▶ [TO DO] Which lines in the material below contain the word "import"? Copy each of them.

▶ [INFORMATION SHOWN]
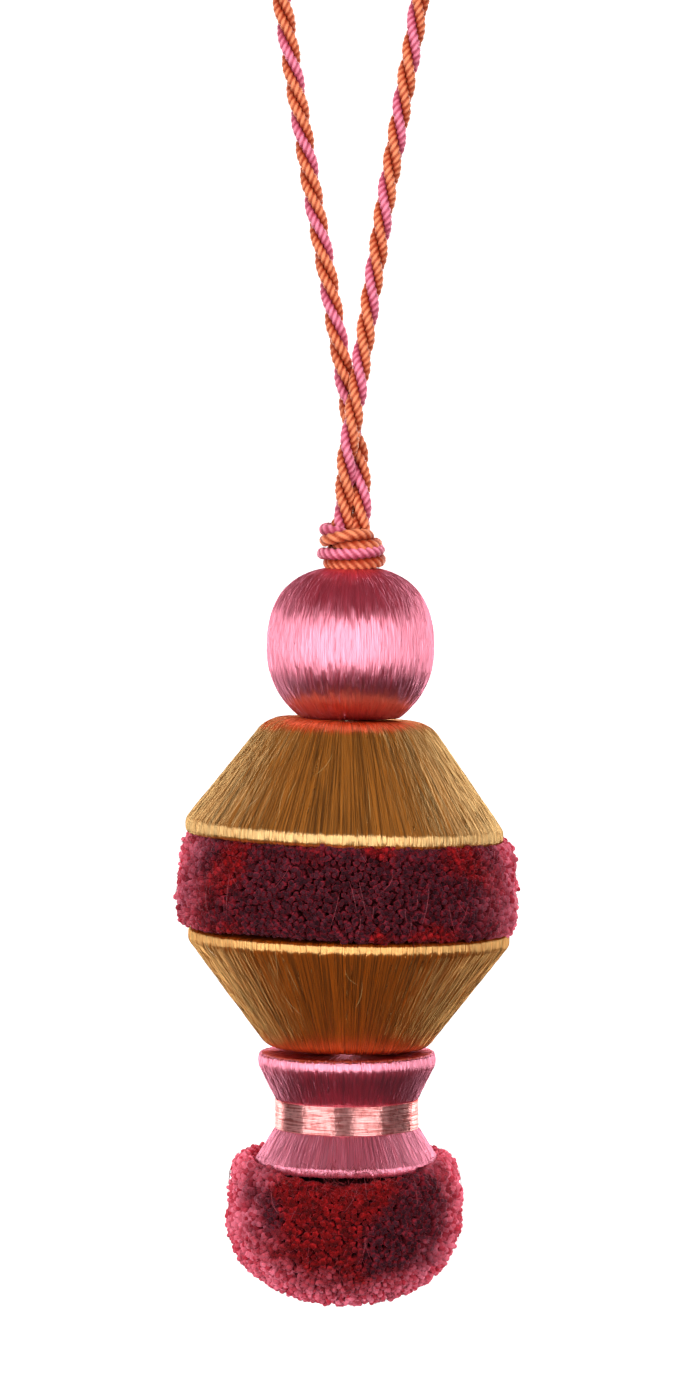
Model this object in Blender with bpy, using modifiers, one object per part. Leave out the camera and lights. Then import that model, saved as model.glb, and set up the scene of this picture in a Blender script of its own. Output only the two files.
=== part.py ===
"""Hanging tassel: a three-ply cord loop, knotted above a stack of turned moulds covered in
satin thread, with a band of cut pile round the middle and a cut-pile pompom below.

Millimetres in the tables, metres in the scene. +Z is up and the front faces -Y. The origin is
the underside of the top of the loop, where a hook or a peg bears.
"""

import math
import random

import bmesh
import bpy
import numpy as np

MM = 0.001

# The cord: three plies laid together, two orange and one pink.
PLY_COUNT = 3
LAY_LENGTH = 15.3  # one whole turn of a ply round the cord
STEPS_PER_LAY = 8
PLY_PROFILE = ((0, 1.20), (38, 1.67), (82, 1.67))  # degrees from a groove, radius

# The two legs of the hanging loop, from the knot up. The first leg stands at the middle plus
# half the spread in the direction of the turn, and the second stands opposite. Between 84 and
# 115 mm below the origin they cross, the right one in front.
# Columns: height, middle of the two in x, half of their spread, turn in degrees.
LEGS = (
    (-116.0, 0.75, 1.76, 0),
    (-111.1, 0.85, 1.78, 15),
    (-107.5, 0.82, 1.78, 38),
    (-103.9, 0.75, 1.78, 60),
    (-100.3, 0.60, 1.78, 88),
    (-94.9, 0.62, 1.78, 114),
    (-91.3, 0.60, 1.78, 138),
    (-87.7, 0.55, 1.88, 164),
    (-83.2, 0.50, 2.56, 180),
    (-76.9, 0.43, 3.52, 180),
    (-67.9, 0.35, 5.00, 180),
    (-58.9, 0.20, 6.50, 180),
    (-49.9, 0.28, 8.02, 180),
    (-40.9, 0.30, 9.50, 180),
    (-31.9, 0.39, 11.01, 180),
    (-22.9, 0.40, 12.37, 180),
    (-12.5, 0.30, 13.20, 180),
    (-5.3, 0.20, 11.60, 180),
    (-0.4, 0.10, 6.90, 180),
)
LOOP_TOP = 1.72  # the cord's middle at the top, so that its underside is at the origin

# The knot: two wraps of the cord, pulled tight, on the yarn that they squeeze together.
# Columns: turn in degrees seen from above, counted from +X through the back, the height of
# the cord's middle, and its distance from the knot's own axis.
KNOT_WRAPS = (
    (75, -117.9, 4.6),
    (180, -118.2, 4.9),
    (270, -119.3, 4.5),
    (360, -120.0, 3.7),
    (435, -120.9, 4.4),
    (540, -122.8, 4.7),
    (630, -123.3, 4.8),
    (720, -122.8, 5.1),
    (770, -122.9, 4.8),
)
KNOT_X = 0.45
KNOT_STEPS = 44
KNOT_CORD_SIZE = 0.87  # the pulled cord's thickness, as a share of the free cord's
KNOT_CORE = {"x": KNOT_X, "z": -120.7, "tilt": 0.0, "corners": ((4.2, 3.6, 1.4), (4.2, -3.6, 1.2))}

# The moulds, from the top down. "x" and "z" place a mould's middle, and "tilt" is how far its
# right side hangs low, in degrees. Each corner is (radius, height from the middle, fillet).
BALL_RADIUS = 15.0
BALL_SQUARENESS = 2.5  # exponent of the upper half, which is fuller than a circle
BALL_FOOT = -11.8  # where the underside is cut flat
BALL = {"x": 0.35, "z": -139.85, "tilt": 0.0}
UPPER_CONE = {
    "x": -0.4,
    "z": -163.5,
    "tilt": 2.4,
    "corners": (
        (14.5, 11.1, 6.0),
        (28.35, -6.9, 5.0),
        (28.35, -10.2, 1.6),
    ),
}
LOWER_CONE = {
    "x": -0.15,
    "z": -201.5,
    "tilt": 1.2,
    "corners": (
        (28.9, 10.25, 0.9),
        (28.9, 8.5, 2.0),
        (14.36, -10.25, 3.5),
    ),
}
SPOOL = {
    "x": -0.3,
    "z": -222.8,
    "tilt": 0.0,
    "corners": (
        (16.1, 10.4, 0.9),
        (16.1, 7.4, 3.0),
        (13.0, 2.3, 0.0),
        (11.7, 2.1, 0.0),
        (11.7, -3.5, 0.0),
        (13.2, -3.8, 0.0),
        (16.4, -9.5, 0.8),
        (16.4, -10.4, 0.5),
    ),
}
BINDING = {"x": -0.3, "z": -223.5, "tilt": 0.0, "inner": 12.0, "outer": 13.1, "height": 5.0, "edge": 0.35}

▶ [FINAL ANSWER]
Model this object in Blender with bpy, using modifiers, one object per part. Leave out the camera and lights. Then import that model, saved as model.glb, and set up the scene of this picture in a Blender script of its own. Output only the two files.
import math
import random
import bmesh
import bpy
import numpy as np